Financial Terms

Labor Costs

3 min read

Definition

Total employee wages, benefits, and payroll taxes for a franchise unit.

In This Article

What Is Labor Costs

Labor costs are the total expenses your franchise unit pays for employees, including wages or salaries, payroll taxes (FICA, unemployment insurance), and employee benefits (health insurance, workers' compensation, retirement contributions). For most franchise systems, labor represents 25-35% of revenue, making it typically your largest controllable expense after cost of goods sold.

Why Labor Costs Matter in Franchise Evaluation

Labor cost projections directly determine whether a franchise unit becomes profitable. The Franchise Disclosure Document (FDD) Item 19 provides historical financial performance representations, and labor costs are critical to validating those numbers. If you acquire a territory but discover labor expenses run 40% instead of the 28% claimed in Item 19, your unit economics collapse immediately. You cannot easily reduce headcount without damaging service quality, which erodes the brand promise and customer retention.

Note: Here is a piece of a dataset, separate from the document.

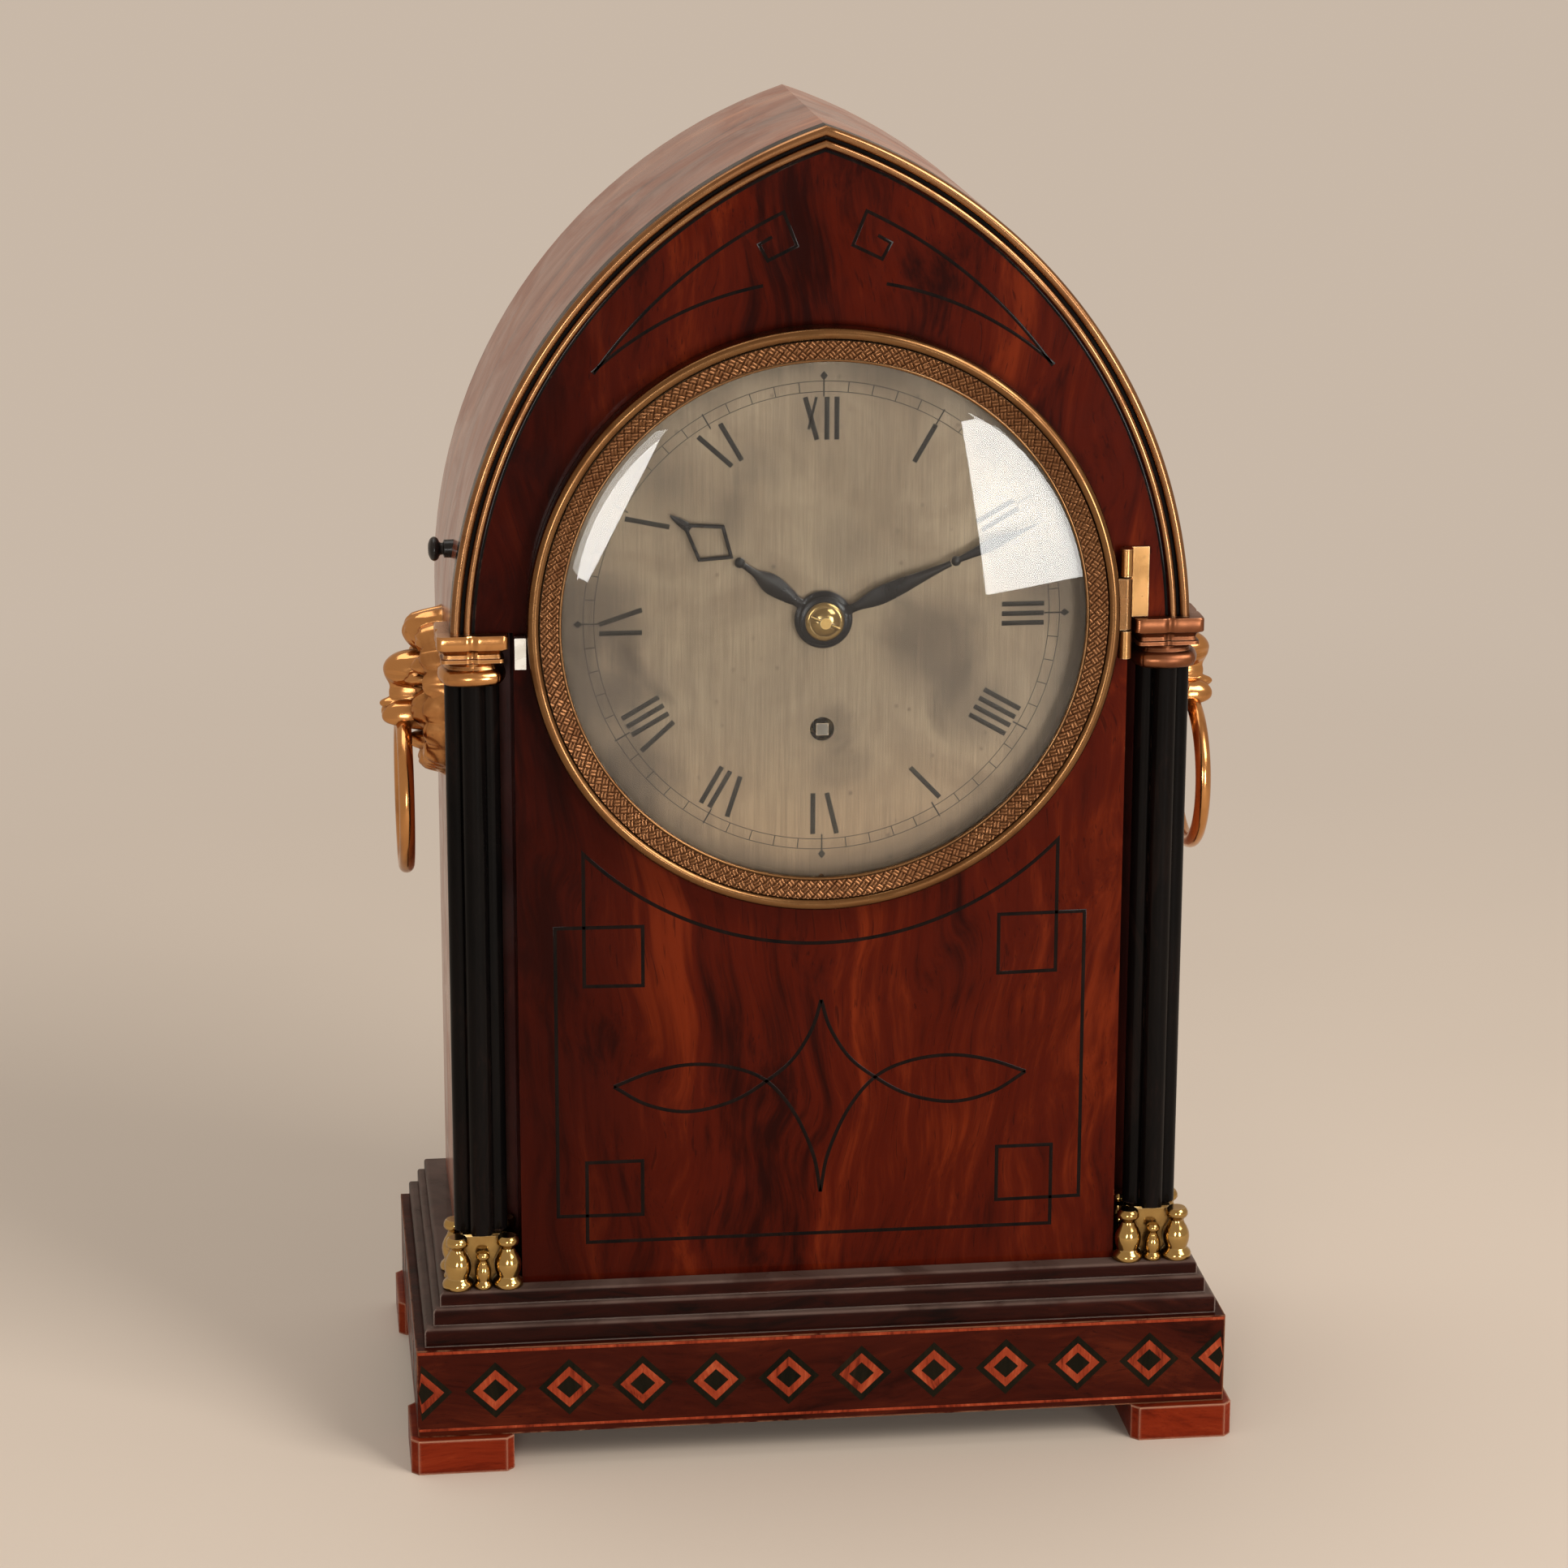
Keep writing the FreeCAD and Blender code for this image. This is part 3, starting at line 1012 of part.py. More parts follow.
# Diamond hands
def hand(word, bore, leaf_share, opened):
    """A leaf, a small bead, a diamond that may be open, and a point, turned clockwise from twelve."""
    name, depth, angle, boss = word + "_hand", word + "_hand_y", word + "_angle", word + "_boss_radius"
    length = size[word + "_reach"]
    low = size[depth] - size["hand_wall"]
    wall = Vector(0, size["hand_wall"], 0)

    def flat(points):
        corners = [Vector(x, low, z) for x, z in points]
        return Part.Face(Part.makePolygon(corners + corners[:1])).extrude(wall)

    def arc_leaf(start, end, half):
        ends = Vector(0, low, start), Vector(0, low, end)
        middle = (start + end) / 2
        edges = [Part.Arc(ends[0], Vector(sign * half, low, middle), ends[1]).toShape() for sign in (1, -1)]
        return Part.Face(Part.Wire([edges[0], edges[1].reversed()])).extrude(wall)

    around = Vector(0, 1, 0)
    disc = Part.makeCylinder(size[boss], size["hand_wall"], Vector(0, low, 0), around)
    leaf = arc_leaf(1.0, leaf_share * length, 2.2)
    neck, bead_at = (leaf_share - 0.06) * length, (leaf_share + 0.01) * length
    start, end = bead_at + 0.02 * length, bead_at + 0.34 * length
    stalk = flat([(-0.5, neck), (0.5, neck), (0.5, start + 1.5), (-0.5, start + 1.5)])
    bead = Part.makeCylinder(1.4, size["hand_wall"], Vector(0, low, bead_at), around)
    wide, middle = size[word + "_diamond"], start + 0.44 * (end - start)
    diamond = flat([(0, start), (wide, middle), (0, end), (-wide, middle)])
    tip = flat([(-0.6, end - 1.5), (0, length), (0.6, end - 1.5)])
    shape = disc.fuse([leaf, stalk, bead, diamond, tip])
    if opened:
        shape = shape.cut(flat([(0, start + 1.9), (wide - 1.4, middle), (0, end - 2.2),
                                (1.4 - wide, middle)]))
    shape = shape.cut(Part.makeCylinder(bore, size["hand_wall"] + 2, Vector(0, low - 1, 0),
                                        around)).removeSplitter()
    shape.rotate(Vector(), around, size[angle])
    shape.translate(Vector(0, 0, dial_z))
    return feature(name, shape)


piece("hour_hand", hand("hour", size["hour_pipe"], 0.57, True))
piece("minute_hand", hand("minute", size["cannon_radius"], 0.60, False))
collet_back = "(minute_hand_y - hand_wall)"
collet = [rod("collet_disc", "collet_radius", ("0", "dial_z"), (collet_back + " - 0.7", collet_back)),
          rod("collet_crown", "collet_radius * 0.65", ("0", "dial_z"), (collet_back + " - 1.4", collet_back))]
collet_solid = cut("collet_solid", fuse("collet_whole", *collet),
                   rod("collet_bore", "arbor_radius + fit_room", ("0", "dial_z"),
                       (collet_back + " - 3", collet_back + " + 1")))
piece("hand_collet", collet_solid)

# Anchor, crutch and pendulum
ANCHOR_DEPTH = ("front_plate_back + 21.4", "front_plate_back + 23.8")
bow_inner = "escape_radius + pallet_room"
bow = cut("anchor_ring", rod("anchor_outer", "escape_radius + 3.1", ("0", "escape_z"), ANCHOR_DEPTH),
          rod("anchor_inner", bow_inner, ("0", "escape_z"), ("front_plate_back + 20",
                                                             "front_plate_back + 25")))
bow_region = box("anchor_region", ("-0.74 * escape_radius", "0.74 * escape_radius"), ANCHOR_DEPTH,
                 ("escape_z + 0.6 * escape_radius", "pallet_z"))
CRUTCH = ("back_plate_back + 1.2", "back_plate_back + 2.4")
fork_z = "pallet_z - 42"
anchor_parts = [
    common("anchor_bow", bow, bow_region),
    box("anchor_web", ("-1.8", "1.8"), ANCHOR_DEPTH, ("escape_z + escape_radius + 0.8", "pallet_z")),
    rod("anchor_boss", "3", ("0", "pallet_z"), ANCHOR_DEPTH),
    rod("anchor_rod", "pivot_radius + 0.25", ("0", "pallet_z"),
        ("front_plate_back + fit_room", COCK[0] + " - 0.3")),
    rod("anchor_pivots", "pivot_radius", ("0", "pallet_z"), ("front_plate_face", COCK[1])),
    rod("crutch_boss", "2.6", ("0", "pallet_z"), CRUTCH),
    box("crutch_bar", ("-1", "1"), CRUTCH, (fork_z, "pallet_z")),
    box("crutch_foot", ("-3.4", "3.4"), CRUTCH, (fork_z + " - 2", fork_z)),
    box("crutch_tine_left", ("-3.4", "-rod_radius - bezel_room"), (CRUTCH[0], "pendulum_y + 2"),
        (fork_z + " - 2", fork_z)),
    box("crutch_tine_right", ("rod_radius + bezel_room", "3.4"), (CRUTCH[0], "pendulum_y + 2"),
        (fork_z + " - 2", fork_z))]
piece("anchor", fuse("anchor", *anchor_parts))

spring_foot = "pallet_z - 12"
piece("pendulum_rod", fuse("pendulum_rod",
                           box("suspension_spring", ("-0.2", "0.2"), ("pendulum_y - 2", "pendulum_y + 2"),
                               (spring_foot + " - 1", "pallet_z")),
                           rod("rod_cap", "rod_radius + 1", ("0", "pendulum_y"),
                               (spring_foot + " - 4", spring_foot), "z"),
                           rod("rod_bar", "rod_radius", ("0", "pendulum_y"),
                               ("bob_z - bob_radius - 7", spring_foot), "z")))
bob_solid = common("bob_solid",
                   rod("bob_disc", "bob_radius", ("0", "bob_z"),
                       ("pendulum_y - bob_wall / 2", "pendulum_y + bob_wall / 2")),
                   egg("bob_swell", ("0", "pendulum_y", "bob_z"),
                       ("1.15 * bob_radius", "0.62 * bob_wall", "1.15 * bob_radius")))
bob_bore = rod("bob_bore", "rod_radius + fit_room", ("0", "pendulum_y"),
               ("bob_z - bob_radius - 2", "bob_z + bob_radius + 2"), "z")
piece("pendulum_bob", cut("pendulum_bob", bob_solid, bob_bore))
nut = rod("nut_solid", "3.6", ("0", "pendulum_y"), ("bob_z - bob_radius - 4", "bob_z - bob_radius - 0.2"),
          "z")
nut_bore = rod("nut_bore", "rod_radius", ("0", "pendulum_y"), ("bob_z - bob_radius - 8",
                                                               "bob_z - bob_radius + 2"), "z")
piece("rating_nut", cut("rating_nut", nut, nut_bore))

# Check and export
doc.recompute()
for thing in doc.Objects:
    if "Invalid" in thing.State or "Error" in thing.State:
        raise RuntimeError("%s is %s" % (thing.Name, thing.State))
os.makedirs("parts", exist_ok=True)
for name, thing in pieces.items():
    shape = thing.Shape
    if shape.isNull() or not shape.isValid() or not shape.Solids:
        raise RuntimeError(name + " has no valid solid")
for name, thing in pieces.items():
    thing.Shape.exportStep("parts/%s.step" % name)
print(len(pieces), "sub-parts")
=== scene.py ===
import math
import bmesh
import bpy
import numpy as np
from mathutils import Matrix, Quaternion, Vector


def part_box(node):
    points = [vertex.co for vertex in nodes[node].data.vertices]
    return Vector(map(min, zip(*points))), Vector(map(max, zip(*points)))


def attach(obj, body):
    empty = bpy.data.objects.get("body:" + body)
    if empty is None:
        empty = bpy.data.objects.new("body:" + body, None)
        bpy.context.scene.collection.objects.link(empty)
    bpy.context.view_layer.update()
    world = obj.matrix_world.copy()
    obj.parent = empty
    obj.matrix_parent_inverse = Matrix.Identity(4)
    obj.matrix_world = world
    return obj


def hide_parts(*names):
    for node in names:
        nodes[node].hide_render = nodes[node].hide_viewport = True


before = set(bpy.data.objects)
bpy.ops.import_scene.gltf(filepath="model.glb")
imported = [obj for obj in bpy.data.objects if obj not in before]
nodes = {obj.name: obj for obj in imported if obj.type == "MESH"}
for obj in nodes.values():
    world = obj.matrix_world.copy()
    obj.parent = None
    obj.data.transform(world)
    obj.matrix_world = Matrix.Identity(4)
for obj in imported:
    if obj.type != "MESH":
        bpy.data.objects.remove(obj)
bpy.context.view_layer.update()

# Lancet clock: turned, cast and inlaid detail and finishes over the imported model.
# Shapes are worked out in millimetres and become metres when a piece is made.
mm = 0.001

caseBody = dict(panelFront=-50.9, springHeight=242.6, archRadius=155.7, archSide=49.7, floor=52.4,
                capitalTop=248.7, shaftTop=233.7, shaftFoot=68.0, columnX=99.7, columnY=-44.6)
dialPlace = dict(height=250.4, face=-49.6)


# Node box in millimetres: lowest corner, highest corner.
def boxOf(name):
    low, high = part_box(name)
    return np.array(low) / mm, np.array(high) / mm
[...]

During due diligence, you need to understand what franchisor obligations exist regarding staffing levels and training. Some franchisors specify minimum staffing ratios in the Franchise Agreement, which locks in minimum labor expense. Territory rights also affect labor needs. A dense urban territory may require fewer staff per location than a rural territory, or vice versa, depending on your business model. Renewal terms sometimes include staffing obligations that increase over time, effectively raising your baseline labor costs as the franchise ages.

Labor Costs in Practice

  • Wage component: Includes manager salaries, assistant manager salaries, hourly staff wages, and commissions if applicable. This typically represents 60-70% of total labor costs.
  • Tax component: Payroll taxes (FICA contributions, FUTA, SUTA) run approximately 10-15% on top of gross wages depending on your state. This is non-negotiable.
  • Benefits component: Health insurance, workers' compensation premiums, unemployment insurance reserves, and retirement plan contributions. Franchises with turnover rates above 50% annually see much higher workers' compensation costs.
  • FDD Item 19 validation: When reviewing Item 19, compare the franchisor's labor cost percentages against your own market research. Call existing franchisees and ask for actual payroll expenses as a percentage of revenue. A 5% variance is normal; a 10%+ variance suggests the Item 19 sample may not match your location's reality.
  • Territory impact: Franchisors sometimes assign territories based on population density or revenue projections without adjusting for the staffing required to serve that territory effectively. Confirm whether your territory's location type (urban, suburban, rural) changes minimum staffing requirements.
  • Renewal cycle risk: Review your Franchise Agreement's renewal terms carefully. Some agreements require increased staffing or training investments at renewal, effectively increasing your labor costs in year 5 or 10 when you renew.

Common Questions

  • How do I benchmark labor costs for my specific franchise system? Request Item 19 financial performance representations from the franchisor, then calculate labor as a percentage of the revenue shown. Contact at least 5-10 existing franchisees in different markets and ask what percentage of their revenue goes to payroll and payroll taxes combined. If your market is seasonal, ask how staffing levels fluctuate and what that costs annually.
  • Can I reduce labor costs after acquisition? Not easily without violating franchisor obligations or damaging service quality. Review the Franchise Agreement for minimum staffing requirements, training obligations, and service standards before signing. If you cannot operate profitably at the mandated staffing level, the unit is not viable for you, regardless of Item 19 projections.
  • What role do labor costs play in calculating unit economics? Labor costs, along with cost of goods, rent, and marketing, form the basis of your Unit Economics model. If labor is higher than projected, your gross margin and net profit both shrink immediately. Always stress-test your Profit and Loss Statement using conservative labor cost assumptions (typically 5-10% higher than Item 19) to see if the unit still makes sense.

Disclaimer: FranchiseAudit tracks universal regulatory compliance. Franchisor-specific requirements must be added by the operator. We do not access proprietary operations manuals. This is not legal advice.